One of the strands is also about the situation in the Middle East, and the dispute between Palestine and Israel. I wrote it partly because I was so troubled about the state of the world, I wanted to learn for myself what was happening over there – it seems to be one of the central problems of our time. I was trying to understand the current situation in the Middle East and find out whether there is a solution to the problems.

When I tell people my book is about the conflict in the Middle East, and it’s a comedy, they look at me as though I’ve gone mad.



It often seems publishers want more of the same after an author is initially successful, but authors and readers may need something new. How do you manage this?

When Tractors was published, I was all set to write a sequel. But my publishers said, don’t do that. Sequels are always compared unfavourably with the original. Why don’t you do something completely different? I thought that was good advice, so I started working on something completely different. But as Tractors became more and more successful, they started to get nervous – ‘well, actually, we’d like it to be the same’, they said. So there you are – Two Caravans, is the same but different.

After Tractors came out, Rose Tremain’s novel The Road Home also explored Eastern European immigration, working conditions and aging in the UK and after Two Caravans Patrick Ness featured a talking dog in The Knife of Never Letting Go. How difficult is it to be original and what do you think writers can do to be distinctive?

I think that may be more of a problem for readers than writers. I haven’t read either of those books yet, and I’m sure they haven’t read mine. But I do think there’s a Zeitgeist – ideas and themes which are current, and which grab everyone’s imagination.


The covers of your novels are distinctive. Were you involved in the artwork selection, and why the US / UK title difference for your second book?

They’re by a very talented designer called John Gray. Our only brief was that because the title was rather ‘male’ the cover should have feminine appeal – definitely no tractors on the cover, we said. But when his design came back, we just loved it. He gave the books a rather utilitarian look, to make them seem like authentic books from the former Soviet Union. There’s a name for that style – it’s called Ostalgia. It’s even done deliberately off-the-straight.


You know there’s a funny story - when I was in Holland I looked at the cover and noticed they had straightened up the edges But they said, “Well, we Dutch, we like things to be orderly.”

The Americans, however, couldn’t relate to that ‘Ostalgia’ style at all – it means nothing in their culture. They wanted something prettier. Actually, I think the US and Canadian covers are very attractive, but they don’t have the same whacky appeal as the John Gray covers.
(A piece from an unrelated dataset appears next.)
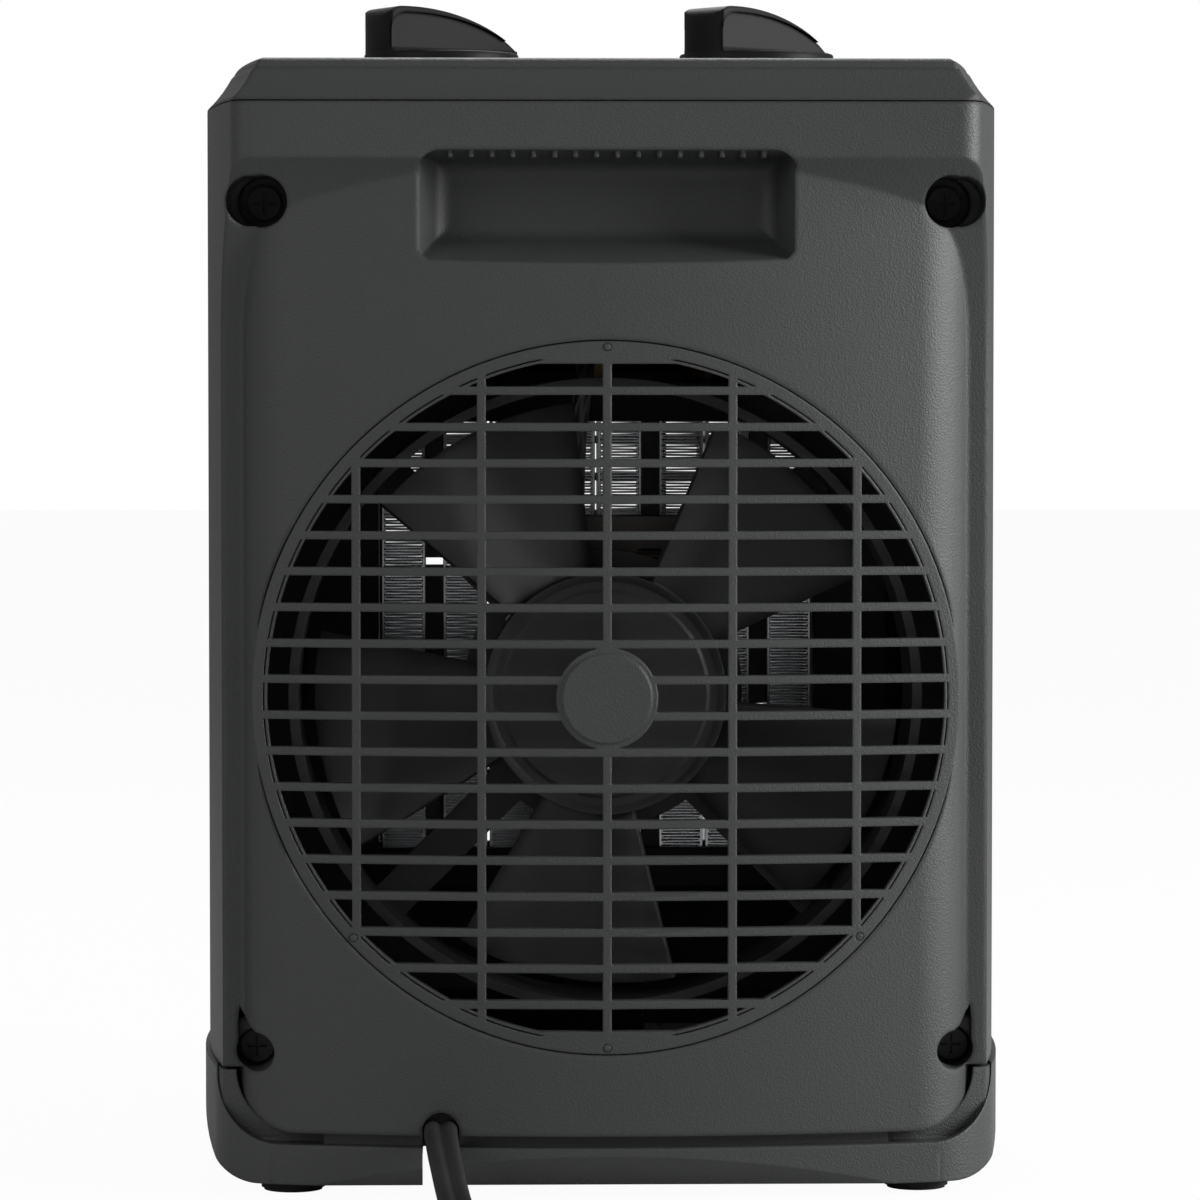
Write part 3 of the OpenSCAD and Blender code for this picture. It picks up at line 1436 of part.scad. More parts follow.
// Terminal block on the base's floor
terminal_x = 36;
terminal_y = 22;
terminal_z = 13;
module terminal_block() {
  color([0.92, 0.92, 0.9]) difference() {
    block([terminal_x - 9, terminal_y - 5, terminal_z + 0.05],
        [terminal_x + 9, terminal_y + 5, terminal_z + 10]);
    for (s = [-1, 1]) {
      translate([terminal_x + s * 4.5, terminal_y, terminal_z + 4]) cylinder(r = 2, h = 10);
      rod_y(terminal_x + s * 4.5, terminal_z + 4, 1.6, terminal_y - 6, terminal_y + 6);
    }
  }
}

// Insulated leads: from the terminal block up to the controls, and down to the element and motor
lead_d = 2.4;
lead_routes = [
  [[31.5, 15.5, 17], [31, 8, 17.5], [40, 2, 24], [60, -4, 40], [76, -8, 70], [80, -10, 120], [78, -8, 170],
  [62, -4, 212], [48, -1, 219], [45.5, 0, 221.5]],
  [[40.5, 15.5, 17], [42, 9, 18], [52, 4, 26], [70, 2, 42], [81, 0, 72], [83, 0, 120], [80, 0, 172],
  [50, 8, 204], [0, 10, 207], [-20, 5, 214], [-26.5, 0, 221.5]],
  [[27, 0, 221.5], [22, -2, 216], [12, -10, 206], [2, -24, 198], [0, -32, 193], [0, -34, 186.4]],
  [[-45.5, 0, 221.5], [-46, -4, 214], [-47, -16, 204], [-48.4, -30, 196], [-48.6, -34, 186.4]]
];
function quarter(a, b, c, d, t) =
  0.5 * (2 * b + (c - a) * t + (2 * a - 5 * b + 4 * c - d) * t * t + (3 * b - a - 3 * c + d) * t * t * t);
function smooth(p, k) = concat(
  [for (i = [0 : len(p) - 2], j = [0 : k - 1])
    quarter(p[max(i - 1, 0)], p[i], p[i + 1], p[min(i + 2, len(p) - 1)], j / k)],
  [p[len(p) - 1]]);
module internal_leads() {
  color([0.15, 0.15, 0.16])
    for (route = lead_routes) {
      p = smooth(route, 3);
      sweep(p, level(len(p), 0), oval(lead_d, lead_d, 6));
    }
}
// Motor lead in a braided sleeve: down behind the intake grille, beside the fan, to the coil
sleeve_d = 4.2;
sleeve_route = [[-26, 5.6, 224], [-20, 12, 212], [-6, 20, 202], [2, 26, 190], [4, 28.5, 178], [5.5, 28.8, 165],
        [6, 28.8, 152], [6, 28.8, 139.6]];
module sleeved_lead() {
  p = smooth(sleeve_route, 3);
  color([0.12, 0.12, 0.12]) sweep(p, level(len(p), 0), oval(sleeve_d, sleeve_d, 6));
}

// Cord: out of the notch, down to the table, along it and into the coil, by points at the cord's middle
cord_route = [
  [36, 69, 15.2], [36, 76.5, 15.2], [36, 81, 15], [36, 86, 14], [35.8, 91, 12], [35.4, 95.5, 9.5],
  [35, 100, 6.6], [34.5, 105, 4.1], [34, 110, 2.6], [33.2, 115, 2], [31.5, 123, 1.9], [28.5, 132, 1.9],
  [23.5, 142, 1.9], [17, 152, 1.9], [10, 162, 1.9], [3, 172, 2.05], [-3, 182, 2.5], [-7.5, 192, 3.15],
  [-10, 202, 3.55], [-11, 211, 3.68], [-11, 216.5, 3.7], [-11, 224, 3.7]
];
cord_rolls = [0, 0, 0, 0, 0, 0, 0, 0, 0, 0, 0, 0, 0, 0, 0, 5, 20, 45, 70, 86, 90, 90];
module cord() {
  color([0.07, 0.07, 0.07])
    sweep(cord_route, cord_rolls, oval(cord_w, cord_t, 8), [[0, 1, 0], [0, 1, 0]]);
}

// Coil: spirals in over the table, climbs a layer in half a turn, and spirals out again
coil_mid = [38.5, 224];
coil_r = 49.5;
coil_gap = 0.55;
coil_pitch = cord_t + coil_gap + 0.15;
coil_low = cord_w / 2 + 0.1;
coil_rise = cord_w + coil_gap;
coil_in = 945;
coil_climb = 180;
coil_dip = 1.2 * coil_pitch;
coil_rings = 24;
function coil_radius(a) =
  a < coil_in ? coil_r - coil_pitch * a / 360
  : a < coil_in + coil_climb ? coil_r - coil_pitch * coil_in / 360 - coil_dip * sin(a - coil_in)
  : coil_r - coil_pitch * (2 * coil_in + coil_climb - a) / 360;
function coil_height(a) =
  let (t = min(max((a - coil_in) / coil_climb, 0), 1)) coil_low + coil_rise * t * t * (3 - 2 * t);
function coil_point(a) =
  [coil_mid[0] - coil_radius(a) * cos(a), coil_mid[1] + coil_radius(a) * sin(a), coil_height(a)];
coil_total = 2 * coil_in + coil_climb;
coil_steps = coil_total * coil_rings / 360;
coil_line = [for (i = [0 : coil_steps]) coil_point(i * coil_total / coil_steps)];
function coil_heading(a) = unit(coil_point(min(a + 1, coil_total)) - coil_point(max(a - 1, 0)));
coil_shape = oval(cord_w, cord_t, 6);
coil_points = [for (i = [0 : coil_steps])
  ring(coil_line[i], coil_heading(i * coil_total / coil_steps), 90, coil_shape)];
// Least gap between the coil's turns, from the ring points of neighbouring turns at the same angle
coil_clear = min([for (i = [0 : coil_steps], k = [1 : 5])
  let (j = i + k * coil_rings)
  if (j <= coil_steps) min([for (a = coil_points[i], b = coil_points[j]) norm(a - b)])]);
echo(coil_least_gap = coil_clear);
module cord_coil() {
  n = coil_steps + 1;
  color([0.07, 0.07, 0.07])
    sweep(coil_line, level(n, 90), coil_shape, [[0, 1, 0], coil_heading(coil_total)]);
}

// Tail: from the coil's upper layer over the incoming cord to the plug
tail_start = coil_point(coil_total);
plug_mid_z = plug_h / 2;
plug_front_x = -38;
plug_y = tail_start[1];
tail_route = concat([tail_start, tail_start + [-cord_w, 0, 0]], [
  [22, plug_y, 11.2], [12, plug_y, 10], [4, plug_y, 8.6], [-4, plug_y, 7.5], [-12, plug_y, 6.9],
  [-20, plug_y, 6.6], [-29, plug_y, plug_mid_z], [plug_front_x, plug_y, plug_mid_z]]);
tail_rolls = [90, 90, 80, 60, 35, 15, 5, 0, 0, 0];
module cord_tail() {
  color([0.07, 0.07, 0.07])
    sweep(tail_route, tail_rolls, oval(cord_w, cord_t, 8), [coil_heading(coil_total), [-1, 0, 0]]);
}

// Two-pin plug lying flat: tapered neck, body with grip steps
module plug() {
  neck = 12;
  color([0.08, 0.08, 0.08]) translate([plug_front_x, plug_y, 0]) {
    translate([0, 0, plug_mid_z]) rotate([0, -90, 0]) cylinder(r1 = 4.2, r2 = 6, h = neck);
    along_z(0, plug_h) translate([-neck - plug_l / 2 + 1, 0]) round_rect(plug_l - 2, plug_w, 5);
    along_z(2, plug_h - 2) translate([-neck - plug_l / 2, 0]) square([plug_l, plug_w - 8], center = true);
  }
}
blade_l = 16;
module plug_blades() {
  x = plug_front_x - 12 - plug_l;
  color([0.85, 0.75, 0.45])
    for (s = [-1, 1])
      translate([x - blade_l, plug_y + s * 6.35 - 0.75, plug_mid_z - 3.2]) cube([blade_l, 1.5, 6.4]);
}

// Wire tie round the coil's turns
module cord_tie() {
  a = 90;
  out = coil_r + cord_t / 2 + 0.5;
  in = coil_radius(coil_in) - cord_t / 2 - 0.5;
  color([0.1, 0.1, 0.1]) translate([coil_mid[0], coil_mid[1], 0]) rotate([0, 0, a])
    difference() {
      block([in - 1, -3, 0], [out + 1, 3, coil_low + coil_rise + cord_w / 2 + 1.4]);
      block([in, -4, -1], [out, 4, coil_low + coil_rise + cord_w / 2 + 0.5]);
    }
}

base();
rubber_feet();
front_shell();
rear_shell();
top_cover();
rear_grille();
grille_pins();
front_grille();
case_screws();
base_screws();
thermostat_knob();
thermostat_shaft();
thermostat_body();
mode_knob();
mode_shaft();
rotary_switch();
control_screws();
fan_blade();
motor_shaft();
rotor();
shaft_bushes();
motor_stator();
motor_coil();
rear_bracket();
front_bracket();
motor_screws();
fan_duct();
duct_screws();
element_frame();
element_fins();
element_stones();
element_terminals();
element_screws();
thermal_cutout();
tip_plunger();
tip_spring();
tip_bracket();
tip_switch();
terminal_block();
internal_leads();
sleeved_lead();
strain_relief();
cord();
cord_coil();
cord_tail();
plug();
plug_blades();
cord_tie();
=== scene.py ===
"""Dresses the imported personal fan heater: finishes, cord, folded fins, fan and leads, on a plain stage."""

import math

import bpy
import numpy as np
from bpy.props import FloatProperty, FloatVectorProperty, IntProperty, PointerProperty
from bpy.types import Operator, Panel, PropertyGroup
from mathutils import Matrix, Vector


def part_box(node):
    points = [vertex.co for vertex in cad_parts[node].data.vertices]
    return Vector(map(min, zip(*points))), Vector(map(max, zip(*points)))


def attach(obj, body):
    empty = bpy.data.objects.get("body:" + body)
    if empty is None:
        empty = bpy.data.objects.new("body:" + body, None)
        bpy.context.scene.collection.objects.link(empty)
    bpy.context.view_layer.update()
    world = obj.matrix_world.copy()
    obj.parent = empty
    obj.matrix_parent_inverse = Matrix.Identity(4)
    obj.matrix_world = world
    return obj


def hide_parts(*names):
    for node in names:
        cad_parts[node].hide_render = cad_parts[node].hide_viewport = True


bl_info = {
    "name": "Fan heater dressing",
    "version": (1, 0, 0),
    "blender": (4, 5, 0),
    "location": "3D View > Sidebar > Heater",
    "description": "Finishes and modelled pieces for the packed fan heater",
    "category": "Object",
}

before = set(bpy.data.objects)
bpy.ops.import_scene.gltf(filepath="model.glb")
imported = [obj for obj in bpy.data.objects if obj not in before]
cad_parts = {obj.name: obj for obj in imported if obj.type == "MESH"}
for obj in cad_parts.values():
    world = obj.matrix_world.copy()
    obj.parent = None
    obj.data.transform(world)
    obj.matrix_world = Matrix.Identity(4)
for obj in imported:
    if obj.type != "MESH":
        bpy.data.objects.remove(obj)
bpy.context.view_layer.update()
MM = 0.001

# Route of the cord from the notch to the coil, at the cord's middle, in millimetres
CORD_ROUTE = [
    (36, 69, 15.2), (36, 76.5, 15.2), (35.9, 81, 15), (35.6, 86, 14), (35.1, 91, 12), (34.4, 95.5, 9.5),
    (33.6, 100, 6.6), (32.7, 105, 4.1), (31.7, 110, 2.6), (30.5, 115, 2), (28.4, 123, 1.9), (25.7, 132, 1.9),
    (21.8, 142, 1.9), (16.7, 152, 1.9), (10, 162, 1.9), (3, 172, 2.05), (-3, 182, 2.5), (-7.5, 192, 3.15),
    (-10, 202, 3.55), (-11, 211, 3.68), (-11, 216.5, 3.7), (-11, 224, 3.7),
]
# How far the flat cord is rolled on its side at each point, in degrees
CORD_ROLLS = [0] * 15 + [5, 20, 45, 70, 86, 90, 90]

# X and Z of the tail's middle on its way to the plug, in millimetres. Its Y stays that of the coil's end
TAIL_ROUTE = [(22, 11.2), (12, 10), (4, 8.6), (-4, 7.5), (-12, 6.9), (-20, 6.6), (-29, 6.5), (-38, 6.5)]
TAIL_ROLLS = [90, 90, 80, 60, 35, 15, 5, 0, 0, 0]

# The coil, in millimetres and degrees: in over the table, up a layer in half a turn, and out again
CORD_WIDE = 7.2
CORE = 3.7
LEAST_GAP = 0.55
COIL_SLACK = 0.15
TABLE_GAP = 0.1
COIL_MID = (38.5, 224)
COIL_R = 49.5
COIL_PITCH = CORE + LEAST_GAP + COIL_SLACK
COIL_LOW = CORD_WIDE / 2 + TABLE_GAP
COIL_RISE = CORD_WIDE + LEAST_GAP
COIL_IN = 945
COIL_CLIMB = 180
COIL_TOTAL = 2 * COIL_IN + COIL_CLIMB
CLIMB_DIP = 1.2  # pitches that the climb cuts inwards
COIL_POINTS = 48  # points of the route in a turn


# Settings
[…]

(Two Caravans was published as Strawberry Field in America, as caravans didn't translate well.)

Do you favour a PC or longhand - what tools do you feel are must-haves for writers?

I work on a lap-top on a little bean-bag tray I bought in Oxfam – the sort of thing they used to have for TV dinners. My preferred place to write is in bed propped up with lots of cushions, and a nice pot of tea on a tray – but it can be hard on the back.
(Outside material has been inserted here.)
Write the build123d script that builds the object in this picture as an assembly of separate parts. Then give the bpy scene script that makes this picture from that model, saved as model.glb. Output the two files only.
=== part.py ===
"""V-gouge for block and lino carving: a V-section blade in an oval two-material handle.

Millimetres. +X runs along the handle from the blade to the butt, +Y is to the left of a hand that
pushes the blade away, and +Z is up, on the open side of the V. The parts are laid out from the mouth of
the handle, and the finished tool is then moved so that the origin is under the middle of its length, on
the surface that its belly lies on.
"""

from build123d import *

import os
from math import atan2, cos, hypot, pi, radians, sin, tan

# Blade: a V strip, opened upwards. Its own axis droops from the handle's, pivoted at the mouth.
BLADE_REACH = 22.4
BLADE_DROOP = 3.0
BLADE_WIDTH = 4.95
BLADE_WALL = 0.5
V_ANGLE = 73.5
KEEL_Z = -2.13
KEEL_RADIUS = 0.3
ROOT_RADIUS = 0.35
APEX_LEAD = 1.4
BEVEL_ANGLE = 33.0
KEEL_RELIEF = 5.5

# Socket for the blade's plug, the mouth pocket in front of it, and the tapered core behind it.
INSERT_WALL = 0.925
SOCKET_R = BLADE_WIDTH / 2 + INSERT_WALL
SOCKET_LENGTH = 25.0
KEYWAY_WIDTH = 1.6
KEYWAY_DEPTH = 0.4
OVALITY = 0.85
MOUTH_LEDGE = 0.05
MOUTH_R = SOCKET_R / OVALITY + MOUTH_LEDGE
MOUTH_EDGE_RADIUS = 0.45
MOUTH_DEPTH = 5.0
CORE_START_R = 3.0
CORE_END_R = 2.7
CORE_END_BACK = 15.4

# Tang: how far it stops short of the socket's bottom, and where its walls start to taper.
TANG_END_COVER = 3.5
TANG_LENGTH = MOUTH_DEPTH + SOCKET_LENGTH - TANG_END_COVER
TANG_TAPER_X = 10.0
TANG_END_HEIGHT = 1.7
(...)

What’s your writing process? Do you write in order, or in parts?


I’m not a very orderly writer, I don’t plan nearly enough. But for Two Caravans, I used a different colour for each character, so I could follow through the individual threads, and
make sure they all ran smoothly. The story is a bit like a game of rugby. Each has the story for a little bit, and runs with it, then passes it to someone else. (I’m married to a New Zealander, maybe that’s where that idea comes from).

Because there are nine characters, the voice of each character must be different. Only Irina has a first person voice. And Dog, of course. The others are in the third person, some in the present tense, some in the past.

I’m a huge fan of Chaucer, he has the most wonderful characters, and I drew on him a lot for Two Caravans.



Do you read other writers’ work for pleasure, for study of the competition or to improve your own writing?

I find it quite hard to read for pleasure now – being able to lose myself in another writer’s world is a thing of the past. I enjoy reading non-fiction nowadays – I feel that with so much out-put I need to keep on topping up my in-put. And I do study other fiction writers for ideas about technique and how to solve particular problems.


What's coming up for you now in terms of events with the launch this week?

The new book is just out and I’m sure there’ll be lots of trekking around to book festivals, though the only one I know for sure at this stage (at time of writing in March) is the Edinburgh Festival.


Assuming you were on Desert Island Discs, which book and which luxury object would you like to take with you and why?

The book would be The Culture of The Europeans by Donald Sassoon – it’s a big fat book with lots of fascinating information, but written in a very accessible and amusing style. It would keep me going for ages. My luxury object would be a solar-powered laptop. I’m afraid I’d need my glasses, too. Would that be allowed?

***

ABOUT MARINA LEWYCKA
Marina Lewycka is of Ukrainian origin and was born in a British-run refugee camp in northern Germany, after the end of World War II. She grew up in England and studied at Keele University. She has written a number of books of practical advice for carers of the elderly, published by Age Concern England . She lectures in the department of media studies (journalism & PR) at Sheffield Hallam University.

Her first novel, A Short History of Tractors in Ukrainian (2005), tells of the exploits of two feuding sisters trying to save their elderly father from a glamorous blonde Ukrainian divorcee, Valentina. This book won the 2005 Saga Award for Wit, the 2005 Bollinger Everyman Wodehouse Prize, and was shortlisted for the 2005 Orange Prize for Fiction. Her second novel Two Caravans was published in hardback in March 2007 by Fig Tree (Penguin Books) for the United Kingdom market, and was shortlisted for the 2008 Orwell Prize for political writing. In the United States and Canada it is published under the title Strawberry Fields.